I wouldn’t come back to Panda Inn for my orange chicken fix otherwise. L.A. is full of great Americanized Chinese joints, but the O.G. Panda doesn’t measure up to them—or my critic’s standards (the rest of my party was satisfied and entertained by the meal, but not particularly impressed). I’m reminded of the orange chicken full of dried chilies and deep-fried dumplings at Mar Vista’s Little Fatty and the slippery shrimp at Yang Chow in Chinatown. The menu at West Hollywood’s Formosa Cafe, also designed by Little Fatty’s David Kuo, is apparently excellent as well, not to mention longtime Westside neighborhood joints like Hop Li and Hu’s Szechwan Restaurant. (There’s also Genghis Cohen on Fairfax, for those craving New York-style Americanized Chinese food.) 

Panda Inn orange chicken
Photograph: Patricia Kelly Yeo for Time Out

Famously, Panda Express’s orange chicken only became a massive hit once now-retired executive chef Andy Kao took out the bones. This same general spinelessness generally applies to the cooking going on at Panda Inn. Nothing contains bones, every dish is easy for a layperson to eat and understand and none of the dishes will challenge you—and apparently, that’s what most people want. 

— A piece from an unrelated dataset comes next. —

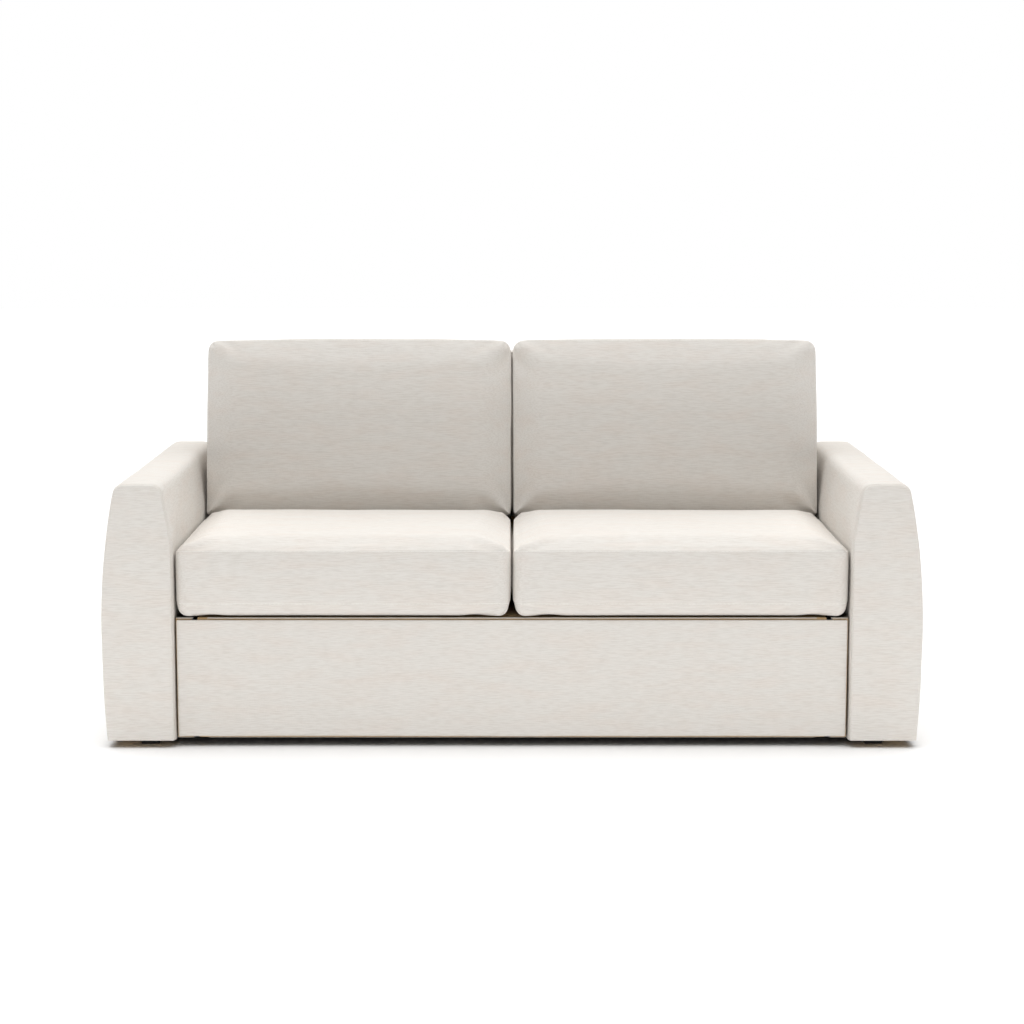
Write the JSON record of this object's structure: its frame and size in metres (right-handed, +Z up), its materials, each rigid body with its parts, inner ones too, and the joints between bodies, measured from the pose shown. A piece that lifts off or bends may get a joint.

At the same time, I can’t deny how fun it is to be able to visit the predecessor to one of the country’s most popular chains, all without having to leave greater Los Angeles. You are sitting in living history, so to speak. From the logo outside to the fancy foil-covered fortune cookies, the similarities are endearing, and based off the dining room, it’s clear that plenty of people prefer the familiarity of Panda Inn over the thrills of, say, bone-in Hunan-style frog legs or Taiwanese stir-fried pork kidneys in ginger. I’m just not one of them.